Weekly Update: Why Every Portfolio Needs Gold
Good evening, and welcome to this week’s edition of Stealth Trades!
Gold has been a currency metal for over 5,000 years. It is the go-to safe haven investment.
But the real appeal of gold is the protection it provides against inflation. And in the next 10 years, we are going to see inflation ramp way, way up.
The culprit behind the coming rise in prices is the same one who always causes inflation. In fact, it is the only entity that is even capable of causing inflation.
I’m talking, of course, about the US Treasury.
Inflation is caused by one thing and one thing only: increasing the money supply. When more dollars chase the same number of goods and services, prices rise. This is basic economics. Yet the Federal Reserve acts shocked every time it happens.
You see, the federal government is incapable of living within its means. Despite taking 30% of our income, it has spent more money than it has taken in in each of the last twenty years. This figure – the difference between what they spend and what they take in – is known as the deficit. And it currently sits at nearly $2 trillion.
When someone doesn’t have enough money to pay their bills, they have two options: don’t pay or borrow money to pay.
America is no different. And every year she chooses the latter, adding trillions more to a national debt that will never be paid off.
That debt takes the form of treasury bonds. When a bank or individual buys those bonds, the government is borrowing money they will one day have to pay back. When the Federal Reserve buys the bonds, they simply print money electronically to purchase them and deposit those funds into government accounts.
This is what increases the money supply. And this alone is the source of our inflation.
But we have now reached what I believe is the point of no return…
Interest payments are now the government’s second largest expenditure. The figure below was through June. And it will exceed one trillion dollars in 2025.
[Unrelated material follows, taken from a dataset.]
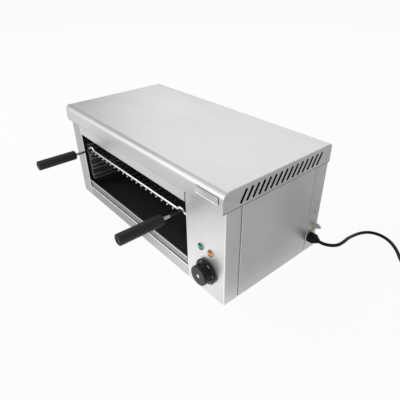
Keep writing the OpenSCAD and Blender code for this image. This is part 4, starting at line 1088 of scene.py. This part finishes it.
# %% Disc, oven steel and plated wire
DISC_BRIGHT_R = 3.9 * MM
SPECK_ABOVE = 0.63
MOTTLE, CLOUDS, SPECKS = (90, 90, 90), (14, 14, 14), (260, 260, 260)


def scaled(colour, factor):
    """A colour times a number."""
    return tuple(factor * c for c in colour)


def ringed_disc():
    """A turned disc: bright in the middle, with a dark ring round it. The ring is where the
    distance from the knob's axis is over DISC_BRIGHT_R."""
    shader = Shader("ringed_disc")
    across, _, above = shader.parts_of(shader.place())
    across, above = across - float(knob_x), above - float(knob_z)
    ring = across * across + above * above > DISC_BRIGHT_R**2
    mottle = shader.noise(MOTTLE, 3)
    return shader.done(
        base_color=shader.blend(ring, (0.5, 0.5, 0.5), (0.03, 0.03, 0.03)),
        metallic=0.9,
        roughness=0.3 + 0.15 * mottle,
    )


# Its near-black tones are painted shade for the inside of the grill.
def oven_steel(name, level):
    """Brown clouds between two tones times the level, with dark specks where a finer noise is
    over SPECK_ABOVE."""
    shader = Shader(name)
    cloud = shader.noise(CLOUDS, 4, 0.6)
    speck = shader.noise(SPECKS, 2, 0.5)
    dark, light = scaled((0.03, 0.028, 0.022), level), scaled((0.075, 0.068, 0.052), level)
    tint = shader.blend(cloud, dark, light)
    return shader.done(
        base_color=shader.blend(speck > SPECK_ABOVE, tint, (0.012, 0.01, 0.008)),
        metallic=0.55,
        roughness=0.42 + 0.2 * cloud + 0.1 * speck,
        normal=shader.bump(speck, 0.15, 0.2 * MM),
    )


def drawn_wire(name, colour, roughness, metallic=1.0):
    """Plated wire or a plated small part: its mottle moves the colour down by up to 18 per cent
    and the roughness by up to 0.09."""
    shader = Shader(name)
    mottle = shader.noise(MOTTLE, 3)
    return shader.done(
        base_color=shader.blend(mottle, scaled(colour, 0.82), colour),
        metallic=metallic,
        roughness=roughness - 0.05 + 0.14 * mottle,
        normal=shader.bump(mottle, 0.05, 0.2 * MM),
    )


finishes.update(
    {
        "steel_oven": oven_steel("steel_oven", 0.8),
        "wire_chrome": drawn_wire("wire_chrome", (0.78, 0.78, 0.77), 0.2),
        "zinc_steel": drawn_wire("zinc_steel", (0.72, 0.72, 0.71), 0.4, 0.6),
        "disc_silver": ringed_disc(),
        "sheath_steel": drawn_wire("sheath_steel", (0.16, 0.15, 0.14), 0.45),
        "brass_parts": drawn_wire("brass_parts", (0.7, 0.52, 0.24), 0.3),
    }
)
print("metals:", *finishes)

# %% [markdown]
# ## Plastic, rubber and paint
#
# A mould gives plastic and rubber a fine grain, and handling changes their gloss slowly from
# place to place. One recipe serves them all: a fine noise for the grain and a slow one for the
# colour and the gloss. Black rubber mirrors little, so its specular level is low.

# %% Moulded finishes
HANDLING = (25, 25, 25)


def moulded(name, colour, roughness, grain=700, specular=0.5):
    """The slow noise moves the colour by up to a fifth either way, and both noises move the
    roughness."""
    shader = Shader(name)
    fine = shader.noise((grain, grain, grain), 2)
    slow = shader.noise(HANDLING, 3)
    return shader.done(
        base_color=shader.blend(slow, scaled(colour, 0.8), scaled(colour, 1.2)),
        roughness=roughness - 0.08 + 0.1 * slow + 0.08 * fine,
        specular_ior_level=specular,
        normal=shader.bump(fine, 0.18, 0.1 * MM),
    )


MOULDED = [
    # name, colour, roughness, grain, specular level
    ("rod_black", (0.04, 0.04, 0.04), 0.3, 400, 0.5),
    ("grip_black", (0.025, 0.025, 0.025), 0.6, 900, 0.4),
    ("knob_black", (0.014, 0.014, 0.014), 0.44, 900, 0.28),
    ("ceramic", (0.75, 0.73, 0.68), 0.4, 700, 0.5),
    ("fibre", (0.75, 0.74, 0.7), 0.95, 300, 0.5),
    ("case_dark", (0.03, 0.03, 0.035), 0.5, 700, 0.5),
    ("bezel_plastic", (0.68, 0.69, 0.68), 0.4, 700, 0.5),
    ("lead_insulation", (0.08, 0.02, 0.015), 0.5, 700, 0.5),
    ("rubber_black", (0.01, 0.01, 0.01), 0.45, 1200, 0.18),
    ("gland_black", (0.01, 0.01, 0.01), 0.45, 700, 0.18),
    ("patch_yellow", (0.72, 0.56, 0.05), 0.5, 700, 0.5),
]
for finish in MOULDED:
    finishes[finish[0]] = moulded(*finish)
white_print = moulded("white_print", (0.75, 0.75, 0.73), 0.6)
print("moulded finishes:", len(MOULDED))

# %% [markdown]
# ## Lamps
#
# A pilot lamp's lens is tinted plastic over a small neon tube. A level band a little above the
# middle is painted bright and given a faint painted glow, and above and below it the lens's colour
# falls off to a deep tone, as painted shade. The brightness is a function of the height alone.

# %% Lens finish
LENS_BRIGHT_HALF = 2.7 * MM
LENS_FALL = 1.3 * MM
LENS_GLOW_RISE = 1.1 * MM
LENS_GLOW = 0.35


def lens_glow(name, node, bright, deep):
    """Painted glow up to LENS_BRIGHT_HALF from the tube's height, and a deep painted shade from
    LENS_FALL further.
    """
    shader = Shader(name)
    height = shader.parts_of(shader.place())[2]
    away = abs(height - float(middle(node)[2] + LENS_GLOW_RISE))
    share = 1 - (away - LENS_BRIGHT_HALF) * (1 / LENS_FALL)
    colour = shader.blend(share, deep, bright)
    return shader.done(
        base_color=colour,
        emission_color=colour,
        emission_strength=LENS_GLOW,
        roughness=0.3,
        specular_ior_level=0.15,
    )


GREEN, SHADED_GREEN = (0.01, 0.4, 0.22), (0.001, 0.02, 0.012)
ORANGE, SHADED_ORANGE = (0.85, 0.28, 0.03), (0.09, 0.008, 0.003)
finishes["lens_green"] = lens_glow("lens_green", "green_lens", GREEN, SHADED_GREEN)
finishes["lens_orange"] = lens_glow("lens_orange", "orange_lens", ORANGE, SHADED_ORANGE)
print("finishes:", len(finishes))

# %% [markdown]
# ## Dressing
#
# Each CAD node carries a material slot whose name says what it is made of, and the finish of
# that name takes its place. The new pieces get the finish of their slot, unless they have a
# finish of their own.

# %% Dress every piece
own_finish["scale_ticks"] = own_finish["scale_numbers"] = white_print
for node in frame["nodes"].values():
    for slot in node.material_slots:
        slot.material = finishes[slot.material.name]
for name, slot in made.items():
    materials = bpy.data.objects[name].data.materials
    materials.clear()
    materials.append(own_finish.get(name, finishes[slot]))
print("new pieces:", len(made), "of which with their own finish:", len(own_finish))

# %% [markdown]
# ## The studio
#
# Steel shows what is around it, so the light is made of large soft panels. The strongest stands
# low at the front left and opens up the front. One hangs behind and to the left, where the top
# sheet mirrors it, and fades across the top. One hangs high at the front, and two weak ones
# stand on the right, for the right cover and the end of the hood.

# %% Panels of light
AIM = (0, 0, 0.15)
LIGHTS = [
    # name, place, width, height, brightness
    ("front_panel", (-1.4, -1.95, 1.0), 2.0, 1.4, 1.9),
    ("back_panel_light", (-1.6, 2.0, 1.9), 3.0, 2.0, 1.08),
    ("top_panel", (-0.8, -1.2, 2.2), 2.0, 2.0, 0.9),
    ("right_front_light", (1.7, -1.7, 1.1), 1.8, 1.4, 0.2),
    ("right_back_light", (1.2, 1.7, 1.45), 1.8, 1.2, 0.4),
]


def soft_panel(name, place, width, height, level):
    """A rectangular lamp with an even brightness, which faces AIM. Its power is that brightness
    times its area and pi."""
    data = bpy.data.lights.new(name, "AREA")
    data.shape = "RECTANGLE"
    data.size, data.size_y = width, height
    data.energy = level * width * height * np.pi
    lamp = bpy.data.objects.new(name, data)
    back = unit(np.array(place, dtype=float) - np.array(AIM, dtype=float))
    side = unit(np.cross((0, 0, 1), back))
    top = np.cross(back, side)
    lamp.matrix_world = placed(side, top, back, place)
    lamp.visible_camera = False
    bpy.context.scene.collection.objects.link(lamp)
    print(name, "watts:", round(data.energy, 1))


for light in LIGHTS:
    soft_panel(*light)

# %% [markdown]
# ## World and floor
#
# The world is an even grey that fills the shadows. The camera sees it as white, and mirrored rays
# see a small share of that white. The floor is matt and almost white. What the camera sees of it
# is mostly plain white and partly the floor as it is lit, which keeps a soft shadow under the
# appliance. For mirrored rays the floor has a painted patch of light in front of the control panel
# and a painted shadow beside the right cover, darker in colour and in white, which the steel
# mirrors as light and shade.

# %% World and floor
WORLD_LEVEL, SKY_WHITE, SKY_MIRRORED = 0.36, 0.97, 0.12
FLOOR_HALF = 30
FLOOR_OPEN, FLOOR_PAINTED_SHADOW = (0.9, 0.9, 0.9), (0.72, 0.72, 0.71)
SEEN_WHITE = 0.94
MIRRORED_OPEN, MIRRORED_PAINTED_SHADOW = 0.68, 0.25
POOL_AT, POOL_R, POOL_GAIN = (0.18, -0.17), 0.21, 1.1
PAINTED_SHADOW_CORNER, PAINTED_SHADOW_EDGE = (0.3, -0.08), 0.06

world = bpy.data.worlds.new("studio")
world.use_nodes = True
sky = Shader("sky", world)
ray_kinds = ("Is Camera Ray", "Is Glossy Ray", "Is Transmission Ray")
seen = [sky.node("ShaderNodeLightPath", result=kind) for kind in ray_kinds]
white_share = seen[0] + seen[2] + SKY_MIRRORED * seen[1]
sky.feed(
    sky.tree.nodes["Background"].inputs["Color"],
    sky.blend(white_share, (WORLD_LEVEL,) * 3, (SKY_WHITE,) * 3),
)
bpy.context.scene.world = world

floor_mesh = bpy.data.meshes.new("floor")
floor_mesh.from_pydata(
    [(x * FLOOR_HALF, y * FLOOR_HALF, 0) for x, y in ((-1, -1), (1, -1), (1, 1), (-1, 1))],
    [],
    [(0, 1, 2, 3)],
)
floor = bpy.data.objects.new("floor", floor_mesh)
bpy.context.scene.collection.objects.link(floor)
shader = Shader("floor")
floor_x, floor_y, _ = shader.parts_of(shader.place())
# Painted shadow: past the corner beside the right cover, the floor's colour is darker and mirrored
# rays see less white.
past_corner = (floor_x - PAINTED_SHADOW_CORNER[0]).least(floor_y - PAINTED_SHADOW_CORNER[1])
shade = (past_corner * (1 / PAINTED_SHADOW_EDGE)).clamped()
mirrored = MIRRORED_OPEN - (MIRRORED_OPEN - MIRRORED_PAINTED_SHADOW) * shade
shader.done(
    base_color=shader.blend(shade, FLOOR_OPEN, FLOOR_PAINTED_SHADOW),
    roughness=0.95,
    specular_ior_level=0.0,
)
seen = [shader.node("ShaderNodeLightPath", result=kind) for kind in ray_kinds]
# A painted patch of light in front of the control panel, which only mirrored rays see.
from_x, from_y = floor_x - POOL_AT[0], floor_y - POOL_AT[1]
painted_pool = (1 - (from_x * from_x + from_y * from_y) * (1 / POOL_R**2)).clamped()
white = shader.node(
    "ShaderNodeEmission", None, {"Color": 1 + POOL_GAIN * painted_pool * seen[1], "Strength": 1.0}
)
mix = shader.node(
    "ShaderNodeMixShader",
    None,
    {
        0: SEEN_WHITE * (seen[0] + seen[2]) + mirrored * seen[1],
        1: Value(shader, shader.surface.outputs[0]),
        2: white,
    },
)
shader.feed(shader.tree.nodes["Material Output"].inputs["Surface"], mix)
floor_mesh.materials.append(shader.material)
print("the floor reaches", FLOOR_HALF, "m each way")

# %% [markdown] ## Finish The picture is shown through the Standard view transform.
# The dressed model has to stay in the CAD model's box.

# %% Finish
bpy.context.scene.view_settings.view_transform = "Standard"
We now spend more money on interest than we do on national defense. And this is entirely unsustainable.
Unfortunately, our legislators do not care. Even the ones who claim to continue passing spending bills that exceed tax receipts by trillions of dollars.
By 2035, interest payments will exhaust 100% of income tax revenue. So that 22% or 32% or 37% of your income you pay in taxes? They will need ALL of it just to service the debt on money they have already spent. And, unlike a mortgage or car loan, none of those payments go toward the principal.
World governments are taking notice. So are central banks. Even individual investors like me see the writing on the wall. The US is broke. And the situation is rapidly getting out of control.
Sovereign investments from countries like China are not going to US bonds anymore. Instead, they are choosing gold. And I believe you should do the same.
Gold is the only real money there is. It has been a currency metal since before Jesus walked the Earth.
The fiat paper money printed by Uncle Sam is dwindling in value. The US dollar lost a whopping 10% of its value in the first 6 months of 2025 alone. And as the debt continues to rise, it is only going to get worse.
As the deficit rises, the government has to borrow more and more money. At the same time, demand for treasuries is dwindling. This leaves only one solution… printing the money it needs to fill the gaps.
And, once again, we are right back where we started with soaring inflation and rising prices.
The only other option would be to default. But I can’t see Washington ever doing that. It would completely collapse the financial system. Retirement funds and bank reserves holding government bonds would drop to zero overnight. The US dollar would lose its reserve currency status. And foreign nations would economically penalize America any way they could.
Make no mistake, America will try to print this problem away. Because they won’t quit spending.
Even Elon Musk and his DOGE team, which supposedly had the full support of the White House, failed to push any meaningful savings through. In fact, the government voted to raise the debt ceiling by $4 trillion as soon as he left DC.
I don’t say all of this to scare you. By now you should know that I am not a doom and gloom profit. In fact, quite the opposite. I remain bullish on the stock market and American business in general.
But I have run the numbers eighteen different ways and see no other possible outcome. And the only way to protect yourself from the effects of inflation is by owning gold and other physical assets. That means precious metals like gold and silver, residential and commercial real estate, farmland and the like.
Gold is in the middle of a powerful super cycle. After breaking out of a 14-year base, it has surged from $2,000 in 2024 to $3,700 today.

In all likelihood, this is just the beginning. I expect to see gold at $8,000-$12,000 an ounce by the end of 2027.
Silver is also making a historic move higher.

There are a number of ways to gain exposure. You can buy physical gold and silver from online brokers like Apmex (I just placed an order this morning.) There are also exchange traded funds like GLD (gold) and SLV (silver) as well as mining stock ETFs like GDX (gold miners) or SIL (silver miners). I won both in my retirement account.
Either way, I believe every portfolio needs some exposure in the precious metals space.